Most Polar Star deployments used to be characterized as Arctic East Summer (AES), Arctic West Summer (AWS), or Operation Deep Freeze (ODF). AES and AWS were generally three-month deployments to the Arctic ice regions. The primary purpose of those deployments was scientific research. The J-frames and winches for coring and trawling operations near the stern and port side support at-sea studies in the fields of geology, volcanology, oceanography, sea-ice physics and other disciplines. AES port calls included the Caribbean, Greenland, Iceland, Canada and Europe.
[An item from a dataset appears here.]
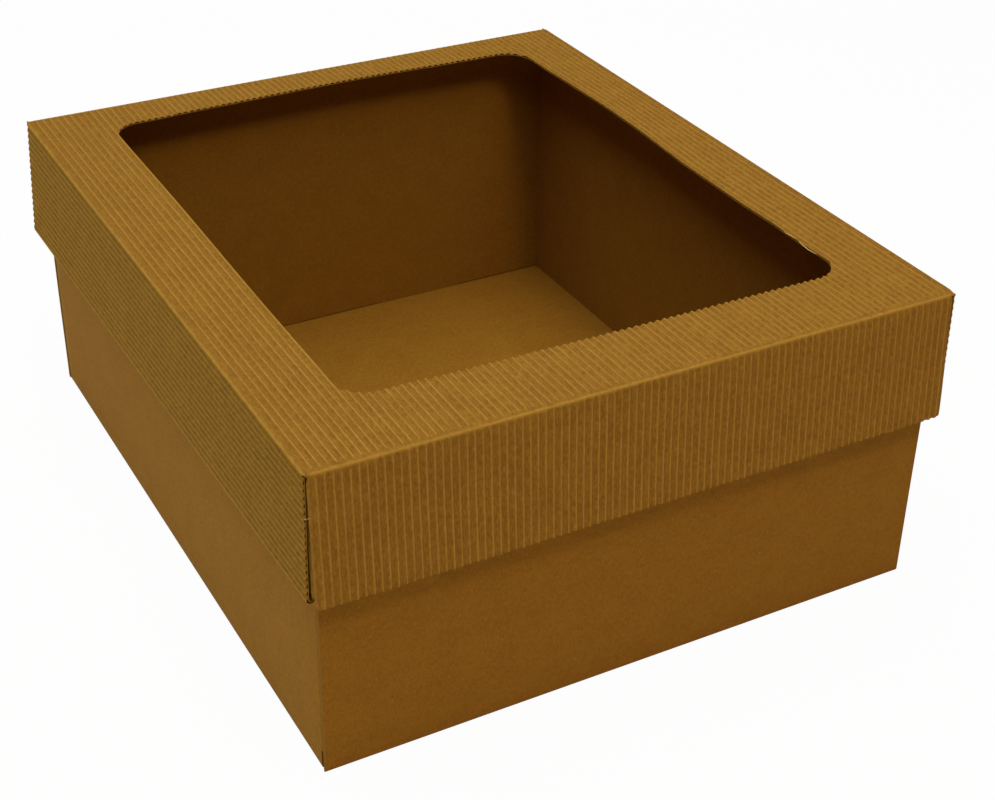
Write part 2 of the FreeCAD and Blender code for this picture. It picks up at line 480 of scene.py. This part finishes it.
lid_side = Route((0, lid_under), 0, fold_neutral).run(side_line).bend(0, 90).run(panel_height)
lid_side.bend(lid_wall / 2 - lid_board, 180).run(panel_height - top_gap)
outer_start = lid_side.parts[2][0]
roll_start = lid_side.parts[3][0]
inner_start = lid_side.parts[4][0]

crease_y = lid_half_y - lid_board - crease_radius
lid_ends = {}
for turn, splay in ((-1, front_splay), (1, back_splay)):
    route = Route((0, lid_under), 0, fold_neutral).run(crease_y).bend(crease_radius, 90 - splay)
    lid_ends[turn] = route.run(lid_under - crease_radius - lid_foot)
skirt_start = lid_ends[1].parts[2][0]
skirt_corner = side_line - slip - lid_board
lid_corner = Route((0, 0), 0, fold_neutral).run(skirt_corner).bend(0, 90).run(tab_length)
corner_end = lid_corner.parts[2][0]


def wave(phase):
    return 0.5 + 0.5 * math.cos(2 * math.pi * phase)


def side_wave(far):
    """The flutes down a long side: the folds and the roll lie on a crest."""
    if far < outer_start or roll_start < far < inner_start:
        return 1.0
    start = outer_start if far <= roll_start else inner_start
    length = panel_height if far <= roll_start else panel_height - top_gap
    return wave((far - start) / length * flutes_down) ** narrow_crest


def side_flute(far, crushed):
    """The same three as flute gives, on a long side, whose fold dips and is painted paler along its
    middle, partly as rubbing and partly as a painted highlight.
    """
    high = side_wave(far)
    on_fold = far < outer_start or roll_start < far < inner_start
    bent = min(1.0, (far - side_line) / (outer_start - side_line))
    arch = math.sin(math.pi * bent)
    relief = side_relief + (1 - side_relief) * (1 - smooth(far, side_line, outer_start + 2))
    relief -= fold_dip * arch
    crest_highlight_and_dust = fold_shown if on_fold else high
    # The fold's middle is painted paler, partly as rubbing and partly as a painted highlight.
    return high * crushed * relief, crest_highlight_and_dust, fold_highlight_rub * max(0.0, arch) ** 3


def flute(across, along, on_skirt):
    """How high the fluted paper stands there, 0 to 1, how much its crest is painted paler, partly dust and
    partly a painted highlight, and its rubbing together with the painted highlight along the crease.
    """
    far = abs(across)
    crush = firm_crush if across < 0 and along < 0 else cut_crush
    crushed = 1 - crush * smooth(abs(along), crease_y - crush_reach, crease_y)
    if far > side_line and not on_skirt:
        return side_flute(far, crushed)
    from_side = side_line - far
    shift = flute_stray * ripple(across * 1.7, along * 0.25, 3, 12) * smooth(from_side, 0, 8)
    raw = wave(across / pitch + shift)
    raw *= 1 - flute_sag * abs(ripple(across, along * 0.3, 9, 7)) * smooth(from_side, 0, 4)
    end = -1 if along < 0 else 1
    if abs(along) < crease_y + crease_reach:
        off = crease_y + crushed_top - abs(along)
    else:
        off = abs(along) - skirt_start - crushed_skirt
    off += crease_stray * ripple(across, 5 * end, 1, 5)
    lag = valley_lag * raw / pressed_level if raw < pressed_level else 0
    lift = smooth(off - lag, 0, skirt_arch if on_skirt else top_arch)
    near_side = 1 if on_skirt else smooth(from_side, 0.2, 2.6)
    high = pressed_level + (raw - pressed_level) * lift
    high = raw * crushed + (high - raw * crushed) * near_side
    foot = lid_ends[end].length - abs(along)
    crumpled = foot_crumple * smooth(foot, 2.2, 0.2) * abs(ripple(across, along, 4, 2.5))
    # The crease's edge is painted paler: partly rubbing, partly a painted highlight.
    rub_and_crease_highlight = crease_highlight_rub * (1 - smooth(off, -0.4, 0.5)) * near_side
    # How far the crest is painted paler, partly dust and partly a painted highlight.
    crest_highlight_and_dust = raw * (0.4 + 0.6 * lift) * (0.7 + 0.3 * near_side)
    return high * (1 - crumpled), crest_highlight_and_dust, rub_and_crease_highlight


def corner_cut(across):
    """How far the window's rounded corner stands in from its front or back edge."""
    inside = min(across - window_left, window_right - across)
    if inside >= window_radius:
        return 0.0
    if inside < 0:
        return window_radius * max(0.0, 1 + inside / past_corner)
    return window_radius - math.sqrt(window_radius ** 2 - (window_radius - inside) ** 2)


def window_row(across, along):
    if abs(along - window_front) < 0.01:
        return along + corner_cut(across)
    if abs(along - window_back) < 0.01:
        return along - corner_cut(across)
    return along


def off_the_window(across, along):
    inside = window_left < across < window_right
    return not (inside and window_front + corner_cut(across) < along < window_back - corner_cut(across))


def hump(value, middle, reach):
    """1 in the middle, dying away on both sides of it."""
    return math.exp(-((value - middle) / reach) ** 2)


def lid_bow(place):
    """The lid's top lifts and drifts a little round its window, and its sides lean out."""
    x, y, z = place
    lift = 0.0
    if abs(x) < side_line and abs(y) < crease_y:
        back = min(1.0, smooth(y, 105, 150) * (crease_y - y) / 25)
        right = min(1.0, (side_line - x) / 28) if x > 80 else 0
        front = min(1.0, (crease_y + y) / 38) if y < -100 else 0
        left = min(1.0, (side_line + x) / 34) if x < -80 else 0
        lift += back_lift * back * hump(x, middle=15, reach=75)
        lift += right_lift * right * hump(y, middle=70, reach=55)
        lift -= right_sag * right * hump(y, middle=-30, reach=50)
        lift -= front_sag * front * hump(x, middle=10, reach=80)
        lift += left_roll * left * math.sin(y / 30)
        x += right_drift * right * hump(y, middle=45, reach=55) + left_drift * left * y / 130
        x += right_waver * right * right * ripple(2, y, 8, 13)
        y -= front_drift * front * x / 115
    drop = max(0.0, (lid_under - z) / (lid_under - lid_foot))
    if abs(x) > skirt_corner - 5 and drop > 0:
        lean, gain = (right_lean, right_lean_gain) if x > 0 else (left_lean, left_lean_gain)
        lean += gain * (y + lid_half_y) / (2 * lid_half_y)
        x += math.copysign(lean * drop, x)
    return Vector((x, y, z + lift))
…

AWS port calls also sometimes included Alaskan ports such as Dutch Harbor, Juneau, Kodiak, and Nome.

ODF is an annual voyage from November to March, which traditionally was alternated each year between Polar Star and her sister ship Polar Sea. Polar Star now completes the ODF mission each year since Polar Sea is now decommissioned. The primary purpose of this deployment is to break a channel in the fast ice to McMurdo Station, the American base located near the Ross Ice Shelf. Polar Star then escorts research and supply vessels into McMurdo. ODF port calls may include various Pacific Islands, Australia, the Far East, and South America.

NSWCPD employs approximately 2,800 civilian engineers, scientists, technicians, and support personnel. The NSWCPD team does the research and development, test and evaluation, acquisition support, and in-service and logistics engineering for the non-nuclear machinery, ship machinery systems, and related equipment and material for Navy surface ships and submarines. NSWCPD is also the lead organization providing cybersecurity for all ship systems.